Why? Because they’re still seen as lesser.
As Caitlin Moran explains,
“Talking about your problems, being honest about your emotions, having a tightly bonded peer group with whom you can discuss your hopes and fears, being able to reinvent yourself day after day, feeling united in a common, hopeful aim, being desired, rejoicing in beautiful things – these are all seen as ‘female things’.
And these are the things men say are missing from their lives.
Why do they not feel they can simply come and take them – take them as women have taken ‘wearing trousers’ and saying ‘I’m horny’?
The answer, I’m afraid, is awful: it’s because female things are, still, seen as ‘lesser’.
It was understood why women wanted the men’s things – they are the things of power.
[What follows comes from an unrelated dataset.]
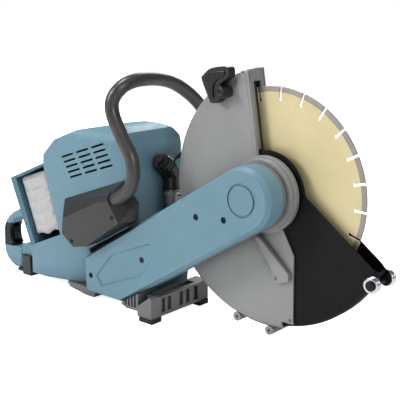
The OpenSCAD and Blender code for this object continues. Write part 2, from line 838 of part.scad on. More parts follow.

We took them, and we grew in stature.
But if men wanted to take women’s things – crying, and hugging, and flowers, and community, and emotional self-improvement, and gardening, and beautiful textiles, and looking sexy – they would be seen to be taking the soft things.
The ‘losing’ things. The things of the inferior gender. Things that are seen to have no power – and are, therefore, second-rate, or consolation prizes.”
What Can We Learn From Each Other This International Men’s Day?
For both men and women to be free to enjoy the full range of human experience requires the same approach that leads to satisfying relationships with our life partners.
We need to be open to taking influence from each other. We need to learn from each other.
Sometimes meeting in the middle means letting ourselves be freer to become more alike over time.
That means acknowledging when we think of something as more feminine and therefore lesser.
For many this will include challenging the idea that emotions are some kind of distraction in sensible decision-making (they’re not, they’re key, and we’re all motivated by them, even people who like to think of themselves as purely rational).
This International Men’s Day, lets both celebrate and learn from each other.
The success of our relationships – and the wider social change that will benefit us all – depend on it.